Geron, he says, "has convinced the FDA that those cells could be manufactured reliably enough for at least the first clinical trials. That is a milestone. A lot of the critics said it would be 30–50 years before we got there."

Financial benefit

The announcement boosted the price of shares in the company, which has an extensive patent portfolio relating to embryonic stem-cell research. As of 26 January, they were trading at US$8.15 a share — up 56% from the day before the announcement.

In the trial, up to ten individuals who have been left paralysed after spinal-cord injury will be injected at the point of injury with stem-cell-derived precursors of oligodendrocytes, which are key supportive cells in the central nervous system. The treatments will start within 7–14 days of their injury. The company hopes that the cells will lay down sheaths of myelin — an insulator essential for conducting nerve impulses — around injured neurons, as well as stimulating nerve cells to regenerate. The cells have demonstrated both capabilities in animals (H. Keirstead et al. J. Neurosci. 25, 4694–4705; 2005).

Geron says that it expects to begin enrolment early this summer at up to seven US medical centres. In a conference call with analysts and reporters, the firm's president and chief executive Thomas Okarma said that the trial "marks the dawn of a new era in medical therapeutics. This approach is one that reaches beyond pills and scalpels to achieve a new level of healing."

This is a trial of one particular application, not a trial of all embryonic stem cells.

Geron's 22,000-page FDA application was first submitted in March 2008, at a time when President George W. Bush had placed tight restrictions on federal funding for embryonic stem-cell research. Although Obama has promised to reverse those restrictions, the company and the FDA deny that any politics were at play in the timing of the announcement.

"Science drives our decision-making," says Karen Riley, an FDA spokeswoman. "Political considerations have no role in this process." Riley adds that the process was prolonged by the time it took Geron to respond to additional questions the FDA asked the company last spring after receiving the application. Okarma says that the application included data from more than 24 studies, involving nearly 2,000 animals with injured spinal cords and requiring the production and injection of more than 5 billion cells.

Indeed, the Geron cells come from one of a score of lines approved for federal funding under the Bush policy.
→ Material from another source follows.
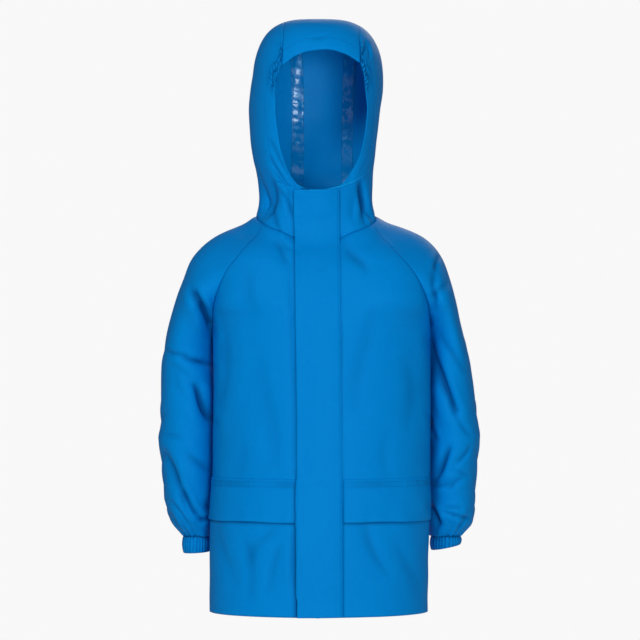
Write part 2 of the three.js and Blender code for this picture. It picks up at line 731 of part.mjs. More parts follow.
function buildHood() {
  const skin = new Skin();
  const { neckColumns, shoulderColumn, zipRows, openingRows, crownSteps, brimColumns } = hoodGrid;
  const gatherRows = 2 * hoodGathers;
  const seamSteps = crownSteps + zipRows + openingRows + gatherRows;
  const brim = evenly(flatPoints(brimEdge), brimColumns);
  const brimRow = onHoodFront(brim);
  const seams = {};
  for (const side of [-1, 1]) {
    const name = side > 0 ? 'left' : 'right';
    const corner = side > 0 ? brimRow[brimColumns] : brimRow[0];
    const seam = hoodSeam(side, corner, seamSteps);
    seams[name] = seam;
    const neckStart = neckPoint(side, 'frontPanel', stepAt(yokeArcs(side, 0, -1).panel, zipHalf));
    const dense = neckHalf(side, 14);
    const ahead = dense.slice(1, 28).filter((point) => Math.abs(point.x) > zipHalf + 2);
    const behind = dense.slice(29).filter((point) => Math.abs(point.x) > Math.abs(seam[seamSteps].x) + 2);
    const bottom = [
      ...evenly([neckStart, ...ahead, dense[28]], shoulderColumn),
      ...evenly([dense[28], ...behind, seam[seamSteps]], neckColumns - shoulderColumn).slice(1)];
    const zipEdge = Array.from({ length: zipRows + 1 }, (item, row) => {
      if (row === 0) return neckStart;
      return hoodFront(side * zipHalf, neckStart.z + (chinTop + 1 - neckStart.z) * row / zipRows);
    });
    const opening = onHoodFront([
      ...evenly(flatPoints(openingEdge[name]), openingRows).slice(1),
      ...evenly(flatPoints(gatheredEdge[name]), gatherRows).slice(1)]);
    opening[opening.length - 1] = corner;
    const front = [...zipEdge, ...opening];
    const top = evenly(seam.slice(0, crownSteps + 1), neckColumns);
    top[0] = corner;
    top[neckColumns] = seam[crownSteps];
    const rear = seam.slice(crownSteps).reverse();
    const chart = { read: sideChart.read, write: sideChart.write(side) };
    const rows = hoodPatch(bottom, top, front, rear, chart).reverse();
    skin.addPanel(`hood_side_${name}`, orient(side, rows));
    skin.panels[`hood_side_${name}`].topEdge = top;
    for (let row = 1; row < gatherRows; row += 2) {
      for (let column = 0; column < hoodGatherReach; column += 1) {
        const height = hoodGatherHeight * (1 - column / hoodGatherReach);
        skin.raised.set(skin.index(rows[row][column]), height);
      }
    }
  }
  // The crown's part of the seam has the side panel's columns, the rest its rows.
  const seamRows = (name) => [
    ...skin.panels[`hood_side_${name}`].topEdge, ...seams[name].slice(crownSteps + 1)];
  const right = seamRows('right');
  const left = seamRows('left');
  const neckEnd = [right[right.length - 1], neckAt(-1, 16), neckPoint(1, 'backPanel', 0), neckAt(1, 20),
    left[left.length - 1]];
  const nape = evenly(neckEnd, brimColumns);
  nape[0] = neckEnd[0];
  nape[brimColumns] = neckEnd[4];
  const rows = hoodPatch(brimRow, nape, right, left, crownChart);
  skin.addPanel('hood_centre', rows.map((row) => [...row].reverse()));
  for (const name of ['hood_side_left', 'hood_side_right', 'hood_centre']) {
    const { grid } = skin.panels[name];
    for (const index of grid[grid.length - 1]) {
      const { x, y } = skin.points[index];
      skin.fixedNormals.set(index, new THREE.Vector3(x, y, 0).normalize());
    }
  }
  skin.finish();
  return skin;
}

const body = buildBody();
const hood = buildHood();
const coat = new THREE.Group();

for (const name of ['front_left', 'front_right', 'back', 'sleeve_left', 'sleeve_right']) {
  coat.add(panelWall(body, name, name));
}
for (const name of ['hood_side_left', 'hood_side_right', 'hood_centre']) {
  coat.add(panelWall(hood, name, name));
}

// Elastic casings: gathered on the outside, plain inside.
function cuff(side, name) {
  const columns = 3 * cuffGathers;
  const [innerHeight, outerHeight] = side > 0 ? cuffHeight.left : cuffHeight.right;
  const innerEdge = Math.abs(sleeveRing(side, sleeveEnd, 0).x);
  const outerEdge = Math.abs(sleeveRing(side, sleeveEnd, 0.5).x);
  const swell = [0, 1.5, 0.5];
  const middle = new THREE.Vector3();
  const outer = [];
  const inner = [];
  for (const [row, down] of [0, 0.5, 1].entries()) {
    for (let column = 0; column < columns; column += 1) {
      const t = column / columns;
      const point = sleeveRing(side, sleeveEnd, t);
      const ahead = sleeveRing(side, sleeveEnd, (t + 0.004) % 1);
      const behind = sleeveRing(side, sleeveEnd, (t + 0.996) % 1);
      const around = new THREE.Vector3().subVectors(ahead, behind);
      const out = around.cross(new THREE.Vector3(0, 0, side)).normalize();
      const share = (Math.abs(point.x) - innerEdge) / (outerEdge - innerEdge);
      point.z = sleeveEnd - seamGap - down * (innerHeight + share * (outerHeight - innerHeight));
      middle.copy(point).addScaledVector(out, swell[row] - cuffInset);
      const wave = cuffGatherHeight * (0.5 - 0.5 * Math.cos(2 * Math.PI * cuffGathers * t));
      outer.push(middle.clone().addScaledVector(out, wave));
      inner.push(middle.clone().addScaledVector(out, -clothWall));
    }
  }
  const rows = swell.map((bulge, row) => Array.from({ length: columns + 1 }, (item, column) => (
    row * columns + column % columns)));
  return closedWall(name, outer, inner, gridFaces(orient(side, rows), (index) => outer[index]), shellBlue);
}

coat.add(cuff(1, 'cuff_left'), cuff(-1, 'cuff_right'));

// Places on the fronts: columns count out from the zip, rows down from the neck seam.
const frontRows = yokeSteps.length + torsoLevels.length;
function onFront(side, row, column) {
  const name = side > 0 ? 'front_left' : 'front_right';
  const { grid } = body.panels[name];
  return body.at(name, row, side > 0 ? column : grid[row].length - 1 - column);
}

function torsoRow(z) {
  return yokeSteps.length + torsoLevels.indexOf(z);
}

function onChin(x, z) {
  const point = hoodFront(x, z);
  const across = new THREE.Vector3().subVectors(hoodFront(x + 1, z), hoodFront(x - 1, z));
  const up = new THREE.Vector3().subVectors(hoodFront(x, z + 1), hoodFront(x, z - 1));
  return { point, normal: across.cross(up).normalize() };
}

// The storm flap lies over the zip from the chin to the hem, and stands off most along the zip.
const chinLevels = [chinTop - 1, 38, 26, 14, 2, -10];
const flapColumns = [
  { side: -1, column: 2, x: -flapHalf, near: 0.9 },
  { side: -1, column: 1, x: -18, near: 1.7 },
  { side: -1, column: 0, x: -zipHalf, near: 2.7 },
  { side: 1, column: 0, x: zipHalf, near: 2.7 },
  { side: 1, column: 1, x: 18, near: 1.5 },
  { side: 1, column: 2, x: flapHalf, near: 0.4 },
];
const flapWall = 1.6;
const chinClearance = 0.5;

function alongCentre(columns, levels, lastRow, wallOf) {
  const rows = levels.map((z) => columns.map((place) => ({
    ...onChin(place.x, z), ...wallOf(place, chinClearance) })));
  for (let row = 0; row <= lastRow; row += 1) {
    rows.push(columns.map((place) => ({
      ...onFront(place.side, row, place.column), ...wallOf(place, 0) })));
  }
  return rows;
}

const flapRows = alongCentre(flapColumns, chinLevels, frontRows - 1, (place, extra) => (
  { near: place.near + extra, far: place.near + extra + flapWall }));
coat.add(layer('storm_flap', flapRows, shellBlue));

// The zip: a tape inside each front, the closed chain between them and the slider at the top.
const tapeWall = 1;
const tapeReach = 1.2;
const tapeGap = 0.45;          // between each tape and the back of its front
const chainHalf = 2.4;
const zipLevels = chinLevels.slice(1);

for (const side of [-1, 1]) {
  const columns = [{ side, column: 0, x: side * zipHalf }, { side, column: 1, x: side * 18 }];
  const rows = alongCentre(columns, zipLevels, frontRows - 1, (place, extra) => (
    { near: -clothWall - tapeGap - extra - tapeWall, far: -clothWall - tapeGap - extra }));
  rows.forEach((row) => {
    row[0].point = row[0].point.clone().add(new THREE.Vector3(-side * tapeReach, 0, 0));
  });
  const name = side > 0 ? 'zip_tape_left' : 'zip_tape_right';
  coat.add(layer(name, orient(side, rows), zipBlue));
}

const chainColumns = [{ side: -1, column: 0, x: -zipHalf }, { side: 1, column: 0, x: zipHalf }];
const chainRows = alongCentre(chainColumns, zipLevels, frontRows - 1, (place, extra) => (
  { near: -2.3 - extra, far: -0.3 - extra }));
chainRows.forEach((row) => row.forEach((item) => {
  item.point = item.point.clone().setX(Math.sign(item.point.x) * chainHalf);
  item.normal = item.normal.clone().setX(0).normalize();
}));
coat.add(layer('zip_chain', chainRows, toothBlue));

const sliderHalf = 3.4;
const sliderRows = [37, 32, 27].map((z) => [-sliderHalf, sliderHalf].map((x) => ({
  ...onChin(x, z), near: 0.1, far: 1.9 })));
coat.add(layer('zip_slider', sliderRows, toothBlue));

// Flat pocket pieces over the lower fronts, and the flaps that cover their mouths.
const pocketFirst = 3;
const flapFall = [
  { z: pocketRow.seam, near: 0.4 },
  { z: pocketRow.stitch, near: 0.4 },
  { z: pocketRow.mouth, near: 2.0 },
  { z: -396, near: 2.1 },
  { z: pocketRow.edge, near: 2.4 },
];

function pocketLayer(name, side, rowPlaces) {
  const columnCount = body.panels.front_left.grid[0].length;
  const rows = rowPlaces.map(({ row, near }) => {
    const places = [];
    for (let column = pocketFirst; column < columnCount; column += 1) {
      places.push({ ...onFront(side, row, column), near, far: near + clothWall });
    }
    return places;
  });
  return layer(name, orient(side, rows), shellBlue);
}

for (const [side, name] of [[1, 'left'], [-1, 'right']]) {
  const patch = [];
  for (let row = torsoRow(pocketRow.mouth); row < frontRows; row += 1) patch.push({ row, near: 0.4 });
  coat.add(pocketLayer(`pocket_${name}`, side, patch));
  const fall = flapFall.map(({ z, near }) => ({ row: torsoRow(z), near }));
  coat.add(pocketLayer(`pocket_flap_${name}`, side, fall));
}

// Glossy tapes that seal the hood's two long seams on the inside.
const seamTapeHalf = 8;
const seamTapeWall = 1;
const seamTapeGap = 0.7;

function hoodTape(side, name) {
  const sideGrid = hood.panels[`hood_side_${name}`].grid;
  const centreGrid = hood.panels.hood_centre.grid;
  const lastColumn = hoodGrid.neckColumns;
  const rows = [];
  for (let row = 1; row < centreGrid.length; row += 1) {
    const edge = side > 0 ? 0 : centreGrid[row].length - 1;
    const seam = hood.points[centreGrid[row][edge]];
    const normal = hood.normals[centreGrid[row][edge]];
    const inPanel = hood.points[centreGrid[row][edge + side]];
    const onCrown = row <= lastColumn;
    const sideRow = onCrown ? 1 : row - lastColumn;
    const column = onCrown ? Math.min(row, lastColumn - 1) : lastColumn - 1;
    const beside = hood.points[sideGrid[sideRow][side > 0 ? column : lastColumn - column]];
    const step = (toward) => new THREE.Vector3().subVectors(toward, seam).setLength(seamTapeHalf).add(seam);
    const places = [step(beside), seam, step(inPanel)];
    rows.push(places.map((point) => ({
      point, normal, far: -clothWall - seamTapeGap, near: -clothWall - seamTapeGap - seamTapeWall })));
  }
  return layer(`hood_tape_${name}`, orient(side, rows), tapeBlue);
}

coat.add(hoodTape(1, 'left'), hoodTape(-1, 'right'));

export default coat;
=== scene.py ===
import math
import bmesh
import bpy
import numpy as np
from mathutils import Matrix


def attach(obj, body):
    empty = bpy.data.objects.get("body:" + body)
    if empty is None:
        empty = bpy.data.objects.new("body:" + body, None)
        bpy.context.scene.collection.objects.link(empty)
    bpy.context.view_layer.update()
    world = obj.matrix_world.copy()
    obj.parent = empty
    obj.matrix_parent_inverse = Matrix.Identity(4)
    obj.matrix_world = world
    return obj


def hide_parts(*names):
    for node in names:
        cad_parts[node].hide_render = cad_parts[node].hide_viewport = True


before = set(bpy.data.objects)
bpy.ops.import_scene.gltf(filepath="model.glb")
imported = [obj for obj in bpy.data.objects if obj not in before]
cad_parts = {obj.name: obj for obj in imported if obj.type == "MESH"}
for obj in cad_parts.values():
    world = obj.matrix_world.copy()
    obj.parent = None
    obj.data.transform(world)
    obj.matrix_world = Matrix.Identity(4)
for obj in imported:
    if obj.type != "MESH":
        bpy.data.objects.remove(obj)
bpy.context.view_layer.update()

# A child's raincoat in its worn form. Shapes are worked out in millimetres from the same
# named sizes as the solids, and every mesh is made in metres. The front faces -Y.
coat = {
    "cellSize": 2.5,   # spacing of the cloth meshes
    "clothWall": 0.8,                    # coated cloth with its seam allowance
    "hemHeight": -541.5,
    "hemLift": 1.0,
    "hemRise": 60.0,
    "sleeveTop": -140.0,
    "sleeveEnd": -437.0,
    "underarmParting": 0.4,
    "underarmFade": 90.0,
}


def curveThrough(keys, values):
    order = np.argsort(keys)
    k = np.asarray(keys, float)[order]
    v = np.asarray(values, float)[order]
    slope = np.diff(v) / np.diff(k)
    tangent = np.zeros_like(v)
    tangent[0] = slope[0]
    tangent[-1] = slope[-1]
    both = slope[:-1] * slope[1:]
    total = slope[:-1] + slope[1:]
    rising = both > 0
    tangent[1:-1][rising] = 2 * both[rising] / total[rising]

    def value(at):
        at = np.clip(at, k[0], k[-1])
        i = np.clip(np.searchsorted(k, at, side="right") - 1, 0, len(k) - 2)
        span = k[i + 1] - k[i]
        t = (at - k[i]) / span
        rise = v[i + 1] - v[i]
        early = tangent[i] * span
        late = tangent[i + 1] * span
        return v[i] + t * (early + t * (3 * rise - 2 * early - late + t * (early + late - 2 * rise)))

    return value


def table(names, rows):
    # the first column is the key, and every column becomes a smooth curve over it
    keys = [row[0] for row in rows]
    return {name: curveThrough(keys, [row[i] for row in rows]) for i, name in enumerate(names.split())}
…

Groups opposing such research say that the trial's risks include the growth of tumours. "The ethical concerns include both using human embryos for the experiment as the source material, but also concern for the patient," says David Prentice, senior fellow for life sciences at the Family Research Council, a Christian advocacy group in Washington DC. "This is not a life-threatening condition," he says. "Are you actually going to be shortening the patient's life?" He cites a 2006 study in which some neural support cells — derived from human embryonic stem cells — reverted to undifferentiated growth when injected in rat models of Parkinson's disease (N. S. Roy. et al. Nature Med. 12, 1259–1268; 2006).

Not perfect, but timely

Supporters of stem-cell research have praised the FDA approval, saying that there is no 'perfect' trial with which to begin. "What I care about, what investors care about, what people who are debilitated care about, is something that can happen in the near future — not a perfect product two generations from now," says Steve Brozak, president of investment company WBB Securities in Westfield, New Jersey. Brozak has tracked stem-cell research since James Thomson, a researcher at the University of Wisconsin in Madison, published his work on the first successful isolation of human embryonic stem-cell lines in 1998.

Other advocates say the trial should not become a test case on which the fortunes of the entire field rise or fall. "This is a trial of one particular application, not a trial of all embryonic stem cells," says Sean Tipton, immediate past-president of the Coalition for the Advancement of Medical Research in Washington DC.

Geron is a big fish in what is currently a very small pond. The other high-profile company in the field, Advanced Cell Technology in Los Angeles, California, was recently on the brink of bankruptcy. And Novocell in San Diego, is working to develop human embryonic stem cells into pancreatic β-cells, which produce insulin. Although diabetes provides a huge treatment target, Novocell's project is daunting because of the technical challenges involved in producing β-cells that safely mediate blood-sugar levels.